--- Task inputs ---
________________________
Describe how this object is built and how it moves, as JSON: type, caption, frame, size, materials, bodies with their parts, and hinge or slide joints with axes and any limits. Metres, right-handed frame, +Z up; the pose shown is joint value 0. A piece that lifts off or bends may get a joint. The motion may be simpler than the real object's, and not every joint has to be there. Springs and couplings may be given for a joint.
________________________
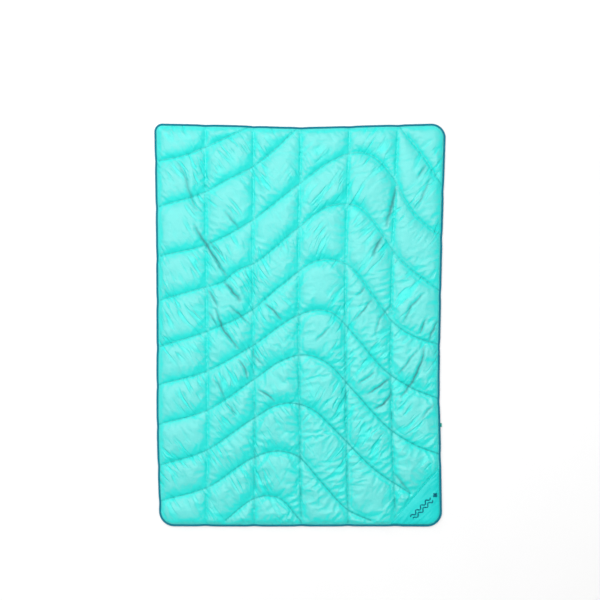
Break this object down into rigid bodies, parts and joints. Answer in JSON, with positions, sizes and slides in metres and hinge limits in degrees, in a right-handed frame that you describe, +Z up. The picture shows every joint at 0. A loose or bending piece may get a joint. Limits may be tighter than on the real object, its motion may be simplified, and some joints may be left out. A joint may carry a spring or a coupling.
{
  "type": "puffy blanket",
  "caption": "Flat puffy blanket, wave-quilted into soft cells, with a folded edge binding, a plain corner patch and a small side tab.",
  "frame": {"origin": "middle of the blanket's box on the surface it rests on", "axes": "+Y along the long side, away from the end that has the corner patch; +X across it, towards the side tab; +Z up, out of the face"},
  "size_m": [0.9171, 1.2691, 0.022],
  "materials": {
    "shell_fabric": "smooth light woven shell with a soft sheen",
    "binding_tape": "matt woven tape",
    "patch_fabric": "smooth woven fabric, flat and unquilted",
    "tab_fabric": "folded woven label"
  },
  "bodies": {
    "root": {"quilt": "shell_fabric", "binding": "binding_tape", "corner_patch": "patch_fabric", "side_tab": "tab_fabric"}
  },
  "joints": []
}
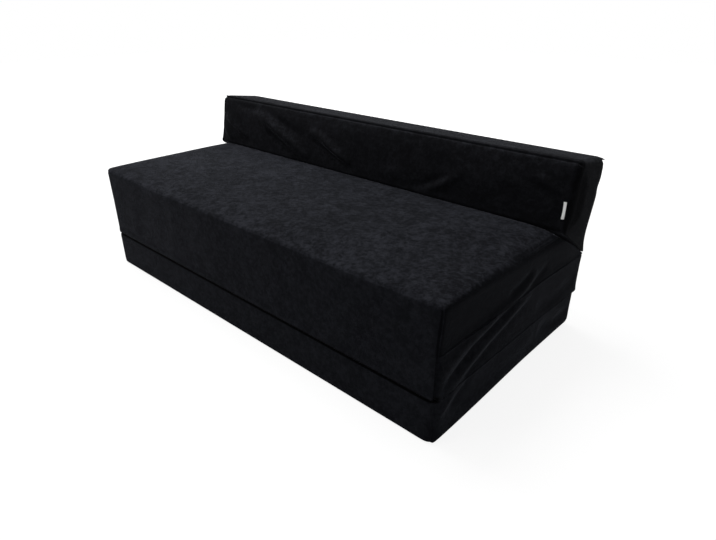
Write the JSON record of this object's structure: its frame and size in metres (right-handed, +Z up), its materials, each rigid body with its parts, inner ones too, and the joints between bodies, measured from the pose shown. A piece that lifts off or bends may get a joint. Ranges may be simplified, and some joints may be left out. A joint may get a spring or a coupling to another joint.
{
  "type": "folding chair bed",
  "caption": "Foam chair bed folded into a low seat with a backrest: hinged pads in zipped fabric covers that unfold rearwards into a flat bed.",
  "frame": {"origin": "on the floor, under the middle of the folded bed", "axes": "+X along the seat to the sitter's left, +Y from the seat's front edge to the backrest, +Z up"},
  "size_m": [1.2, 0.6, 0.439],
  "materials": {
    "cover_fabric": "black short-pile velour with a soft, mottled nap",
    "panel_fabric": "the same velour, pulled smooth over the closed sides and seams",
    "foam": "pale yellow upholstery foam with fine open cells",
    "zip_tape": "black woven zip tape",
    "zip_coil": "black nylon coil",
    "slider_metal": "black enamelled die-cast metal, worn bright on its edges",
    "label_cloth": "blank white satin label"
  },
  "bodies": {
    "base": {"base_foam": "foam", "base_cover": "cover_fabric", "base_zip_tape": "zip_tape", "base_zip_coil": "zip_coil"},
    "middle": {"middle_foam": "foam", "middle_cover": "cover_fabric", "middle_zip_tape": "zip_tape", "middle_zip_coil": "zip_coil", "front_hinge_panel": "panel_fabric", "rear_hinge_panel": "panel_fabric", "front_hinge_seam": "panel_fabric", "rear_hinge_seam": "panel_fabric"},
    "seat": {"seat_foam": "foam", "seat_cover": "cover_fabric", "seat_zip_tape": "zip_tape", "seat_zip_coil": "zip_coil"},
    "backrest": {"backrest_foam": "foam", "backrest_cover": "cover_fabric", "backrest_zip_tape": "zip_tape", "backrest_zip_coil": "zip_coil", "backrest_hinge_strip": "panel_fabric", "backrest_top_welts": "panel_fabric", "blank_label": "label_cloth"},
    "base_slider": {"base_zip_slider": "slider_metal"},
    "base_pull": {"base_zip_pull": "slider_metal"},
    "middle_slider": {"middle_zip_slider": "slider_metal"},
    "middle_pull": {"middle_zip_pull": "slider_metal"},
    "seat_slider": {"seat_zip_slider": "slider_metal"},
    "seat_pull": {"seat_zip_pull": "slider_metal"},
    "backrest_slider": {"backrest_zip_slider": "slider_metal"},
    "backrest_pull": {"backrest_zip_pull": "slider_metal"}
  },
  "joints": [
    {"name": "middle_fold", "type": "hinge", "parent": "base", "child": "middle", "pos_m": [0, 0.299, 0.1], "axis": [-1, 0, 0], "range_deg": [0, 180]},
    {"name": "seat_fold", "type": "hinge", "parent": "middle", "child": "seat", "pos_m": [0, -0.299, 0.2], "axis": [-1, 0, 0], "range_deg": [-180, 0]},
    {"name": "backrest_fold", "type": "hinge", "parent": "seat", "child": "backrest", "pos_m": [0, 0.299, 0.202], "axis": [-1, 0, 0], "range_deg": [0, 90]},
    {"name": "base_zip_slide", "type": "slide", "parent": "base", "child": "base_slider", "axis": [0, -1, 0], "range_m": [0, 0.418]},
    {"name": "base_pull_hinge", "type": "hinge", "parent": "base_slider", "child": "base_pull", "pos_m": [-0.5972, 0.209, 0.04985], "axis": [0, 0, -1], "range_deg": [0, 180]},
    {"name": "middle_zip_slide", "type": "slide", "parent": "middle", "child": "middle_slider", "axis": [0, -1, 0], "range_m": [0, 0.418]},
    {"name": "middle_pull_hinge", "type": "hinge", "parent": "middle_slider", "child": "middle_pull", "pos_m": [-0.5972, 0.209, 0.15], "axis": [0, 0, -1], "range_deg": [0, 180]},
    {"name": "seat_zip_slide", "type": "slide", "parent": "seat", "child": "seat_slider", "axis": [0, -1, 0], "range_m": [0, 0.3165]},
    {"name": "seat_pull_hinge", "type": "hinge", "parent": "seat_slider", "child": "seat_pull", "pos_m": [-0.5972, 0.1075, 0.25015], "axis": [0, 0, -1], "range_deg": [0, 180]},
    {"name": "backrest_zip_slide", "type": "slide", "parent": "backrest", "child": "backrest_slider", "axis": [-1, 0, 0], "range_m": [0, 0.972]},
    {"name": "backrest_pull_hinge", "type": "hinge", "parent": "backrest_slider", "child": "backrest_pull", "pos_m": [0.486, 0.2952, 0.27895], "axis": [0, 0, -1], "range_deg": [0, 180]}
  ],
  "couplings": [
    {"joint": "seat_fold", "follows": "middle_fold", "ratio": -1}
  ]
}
________________________
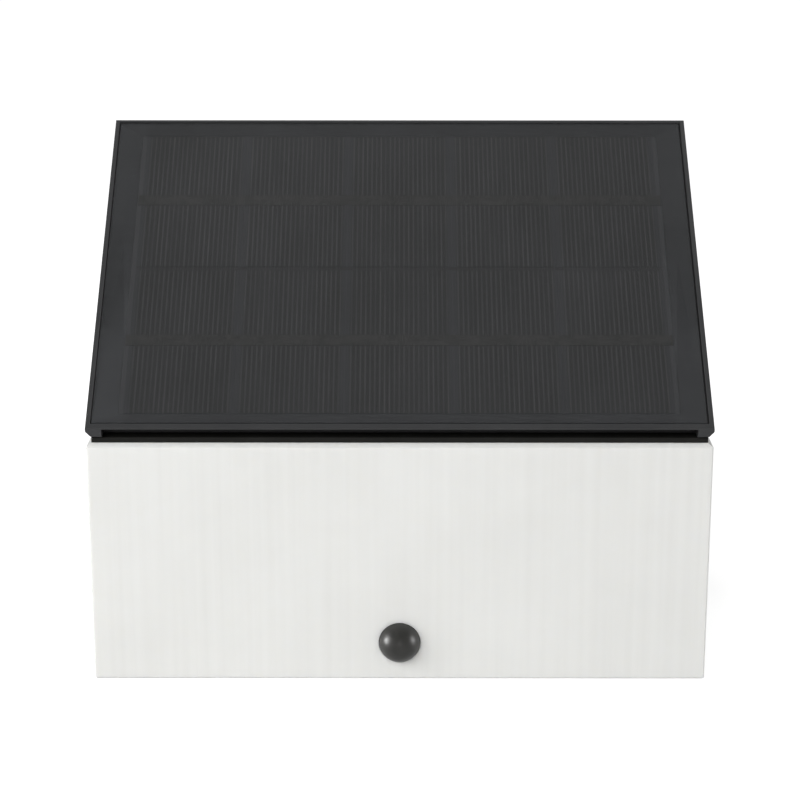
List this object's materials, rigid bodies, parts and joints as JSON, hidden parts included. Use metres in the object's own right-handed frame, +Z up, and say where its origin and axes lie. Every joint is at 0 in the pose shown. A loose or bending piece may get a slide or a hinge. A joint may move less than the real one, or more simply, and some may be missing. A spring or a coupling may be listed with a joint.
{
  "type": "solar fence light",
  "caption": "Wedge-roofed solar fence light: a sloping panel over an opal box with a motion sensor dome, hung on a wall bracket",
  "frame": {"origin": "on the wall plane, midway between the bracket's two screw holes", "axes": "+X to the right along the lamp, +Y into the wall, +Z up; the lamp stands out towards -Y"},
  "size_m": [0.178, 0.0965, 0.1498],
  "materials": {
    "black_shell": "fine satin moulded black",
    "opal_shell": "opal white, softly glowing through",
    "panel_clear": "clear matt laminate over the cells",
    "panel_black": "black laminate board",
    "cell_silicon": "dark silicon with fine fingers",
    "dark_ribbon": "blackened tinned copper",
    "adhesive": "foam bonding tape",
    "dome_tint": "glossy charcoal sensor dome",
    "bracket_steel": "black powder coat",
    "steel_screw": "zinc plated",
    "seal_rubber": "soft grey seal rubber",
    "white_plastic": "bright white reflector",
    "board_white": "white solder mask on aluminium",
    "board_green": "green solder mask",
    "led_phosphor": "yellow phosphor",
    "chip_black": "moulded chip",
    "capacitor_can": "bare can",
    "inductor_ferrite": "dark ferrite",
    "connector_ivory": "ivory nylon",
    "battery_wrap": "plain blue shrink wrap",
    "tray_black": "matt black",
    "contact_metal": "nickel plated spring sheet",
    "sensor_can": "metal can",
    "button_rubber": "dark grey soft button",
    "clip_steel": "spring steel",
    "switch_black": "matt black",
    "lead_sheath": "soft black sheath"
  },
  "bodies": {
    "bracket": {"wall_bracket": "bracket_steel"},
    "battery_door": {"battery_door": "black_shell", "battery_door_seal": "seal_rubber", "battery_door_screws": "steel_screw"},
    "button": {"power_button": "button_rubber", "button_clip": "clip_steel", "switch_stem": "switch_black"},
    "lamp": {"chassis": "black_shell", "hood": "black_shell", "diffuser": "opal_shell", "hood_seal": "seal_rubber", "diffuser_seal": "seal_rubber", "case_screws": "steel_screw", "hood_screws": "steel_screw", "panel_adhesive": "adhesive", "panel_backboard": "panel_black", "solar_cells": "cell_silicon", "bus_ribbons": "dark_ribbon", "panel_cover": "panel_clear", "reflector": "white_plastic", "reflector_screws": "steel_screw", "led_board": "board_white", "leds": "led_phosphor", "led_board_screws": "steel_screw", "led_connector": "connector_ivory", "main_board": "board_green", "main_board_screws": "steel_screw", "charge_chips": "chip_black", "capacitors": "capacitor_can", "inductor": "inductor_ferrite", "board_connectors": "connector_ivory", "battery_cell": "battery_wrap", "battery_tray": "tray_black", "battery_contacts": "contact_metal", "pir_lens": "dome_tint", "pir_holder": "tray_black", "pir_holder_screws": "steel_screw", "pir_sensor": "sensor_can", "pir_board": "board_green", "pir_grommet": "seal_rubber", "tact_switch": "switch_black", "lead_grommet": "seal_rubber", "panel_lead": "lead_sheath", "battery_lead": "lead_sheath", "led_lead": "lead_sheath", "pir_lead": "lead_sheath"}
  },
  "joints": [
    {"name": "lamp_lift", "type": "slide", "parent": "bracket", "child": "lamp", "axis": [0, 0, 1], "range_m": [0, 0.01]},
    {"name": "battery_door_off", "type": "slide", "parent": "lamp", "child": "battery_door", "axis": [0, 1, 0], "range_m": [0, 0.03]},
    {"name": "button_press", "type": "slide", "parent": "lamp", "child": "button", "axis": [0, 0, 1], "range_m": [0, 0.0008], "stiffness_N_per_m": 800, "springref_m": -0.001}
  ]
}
________________________
Find all the lines containing "handed" in the material, then copy them.

Describe how this object is built and how it moves, as JSON: type, caption, frame, size, materials, bodies with their parts, and hinge or slide joints with axes and any limits. Metres, right-handed frame, +Z up; the pose shown is joint value 0. A piece that lifts off or bends may get a joint. The motion may be simpler than the real object's, and not every joint has to be there. Springs and couplings may be given for a joint.
Break this object down into rigid bodies, parts and joints. Answer in JSON, with positions, sizes and slides in metres and hinge limits in degrees, in a right-handed frame that you describe, +Z up. The picture shows every joint at 0. A loose or bending piece may get a joint. Limits may be tighter than on the real object, its motion may be simplified, and some joints may be left out. A joint may carry a spring or a coupling.
Write the JSON record of this object's structure: its frame and size in metres (right-handed, +Z up), its materials, each rigid body with its parts, inner ones too, and the joints between bodies, measured from the pose shown. A piece that lifts off or bends may get a joint. Ranges may be simplified, and some joints may be left out. A joint may get a spring or a coupling to another joint.
List this object's materials, rigid bodies, parts and joints as JSON, hidden parts included. Use metres in the object's own right-handed frame, +Z up, and say where its origin and axes lie. Every joint is at 0 in the pose shown. A loose or bending piece may get a slide or a hinge. A joint may move less than the real one, or more simply, and some may be missing. A spring or a coupling may be listed with a joint.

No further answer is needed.